[ISN] EEYE: Yahoo! Mail Account Filter Overflow Hijack

Drew Copley dcopley at eeye.com
Wed Apr 21 14:11:17 EDT 2004


"Yahoo! Mail" Account Filter Overflow Hijack

Release Date:
April 19, 2004

Date Reported:
March 10, 2004

Severity:
High

Vendor:
Yahoo!

Description:
"Yahoo! Mail" is one of the Internet's most popular 
web based email solutions. They provide free email and 
large capacity storage, as well as subscription-based 
services such as mail forwarding, expanded storage and 
personalized email addresses. 

eEye Digital Security has discovered a security hole in 
"Yahoo! Mail" which allows a remote attacker to take over 
an account remotely by sending a specially crafted email.

Technical Description:
-----------EXAMPLE EMAIL---------

SCRIPT
[->a bunch of chars here [spaces are most stealth], the whole 
file size will be just about 100KB]
[this causes the filter to not work... the code is then run 
automatically]


---------------------------------

The pseudo-diagram above explains the scenario rather well. 
For whatever reason, Yahoo's email filter simply does not 
work on files which exceed a certain range.
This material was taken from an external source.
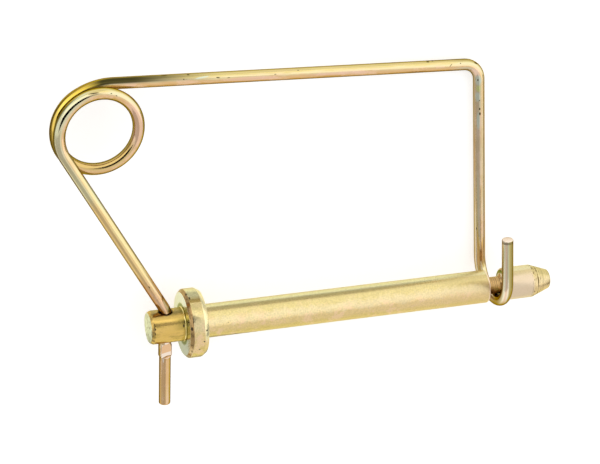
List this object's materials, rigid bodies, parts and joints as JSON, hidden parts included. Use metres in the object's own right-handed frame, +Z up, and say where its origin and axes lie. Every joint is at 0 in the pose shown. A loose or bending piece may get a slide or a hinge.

This kind of 
software issue is relatively common. 

A remarkable note about this bug is that no one seems to 
have found it before. 

As far as anyone knows.



Drew's Happy-Happy Quote for the Day:

Ben Franklin, "Three can keep a secret if two are dead."

Protection:
Yahoo! Mail is a hosted, web based service, hence users 
do not need to patch. Yahoo has already fixed this bug, 
therefore all Yahoo accounts are now completely safe from
it.

Vendor Status:
Yahoo! has been notified and has rectified the issue.

Credit:
Drew Copley, eEye Digital Security (dcopley eeye.com), Research Engineer
thanks to "http-equiv" for additional research

Related Links:
Retina Network Security Scanner - Free 15 Day Trial 
http://www.eeye.com/html/Products/Retina/download.html

Greetings:
To all of you out there that don't use turn signals. 
Sooner or later your time is going to come. And a special 
greeting to all of these competitors of ours making some extra 
cash by selling pre-fix vulnerabilities through pay for play 
"mailing lists". I am sure North Korea, the Yakuza, the 
"Triads", the Russian Mafiya, La Costa Nostra, and every 
other criminal state or organization appreciates your type of 
"Partial Full Disclosure for a Darn Good Price" motto.